Back at the tiller Mamede saw what was going on and joined in with Ze:
“VAI—VAI—VAI . . .”

Twenty rounds and the horses were starting to labor. They had slowed down a little and were beginning to question the intelligence of what they were doing. Twenty-five and they hit an inflection point — from wanting to win, to just wanting to hang on. I quickly glanced at João and he looked back. Now his eyes seemed to be pleading, You stop first!

Thirty rounds and the horses were in some serious pain: arms and legs burning, butts and backs ready to break. And from behind the men kept chanting, “VAI—VAI—VAI . . .” like the damn drum on a galley. Thirty-five and one of the horses was getting dizzy—eyes clamped shut, sweat pouring from his muzzle. Thirty-seven and he was just about to throw in the towel when the line suddenly got thicker.

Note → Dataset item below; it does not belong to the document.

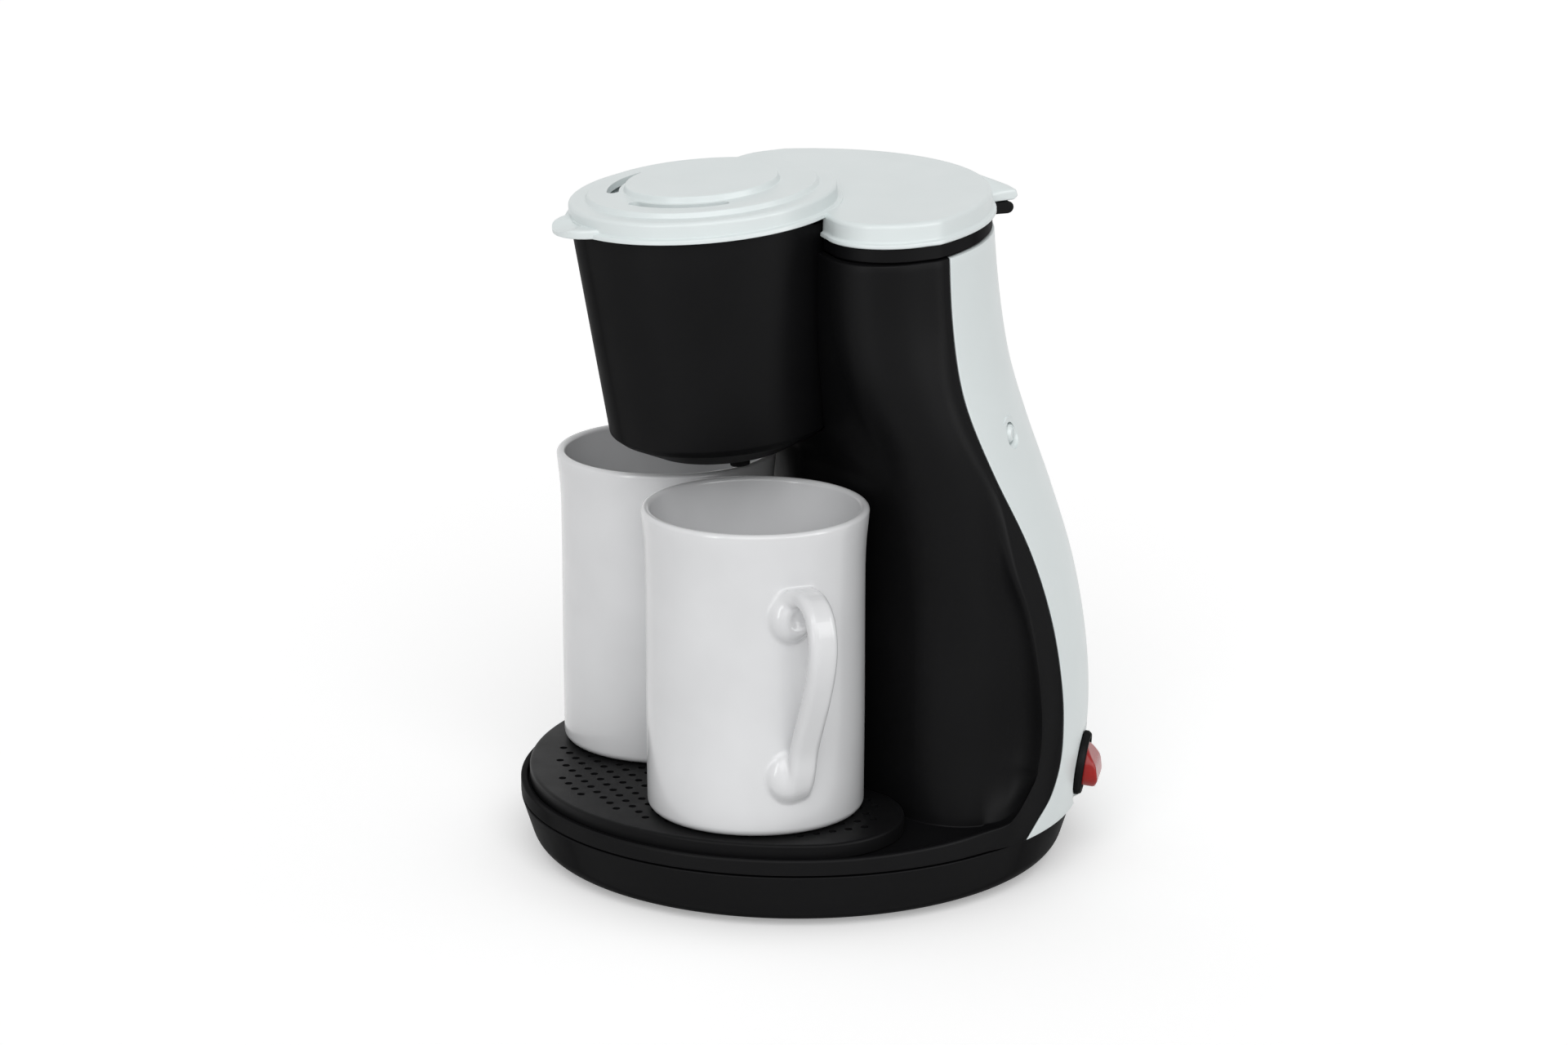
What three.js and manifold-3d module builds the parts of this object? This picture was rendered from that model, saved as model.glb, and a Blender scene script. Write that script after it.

My eyes shot open and I saw the anchor cage just below the surface. “Ah!” I gasped — Finally!

João gasped at the same time and we paused for several seconds, gulping in air, before giving a final heave to get the anchor on board.

“Careful!” Mamede shouted as the stone scraped against the jangada’s side. Oopsy. . . (From the look of the wood they had met before.) We took more care, using the last of our strength to haul the rock over the rail and onto the deck.

“Medonha!” I croaked, completely spent, gripping the tabernacle beam to keep myself from falling over. On the other side of the stone, João sat on his haunches with his head in his hands. Hearing what I said, he looked up in disbelief and grunted, “Medonha? Medonha, mesmo!”  You’re damn right!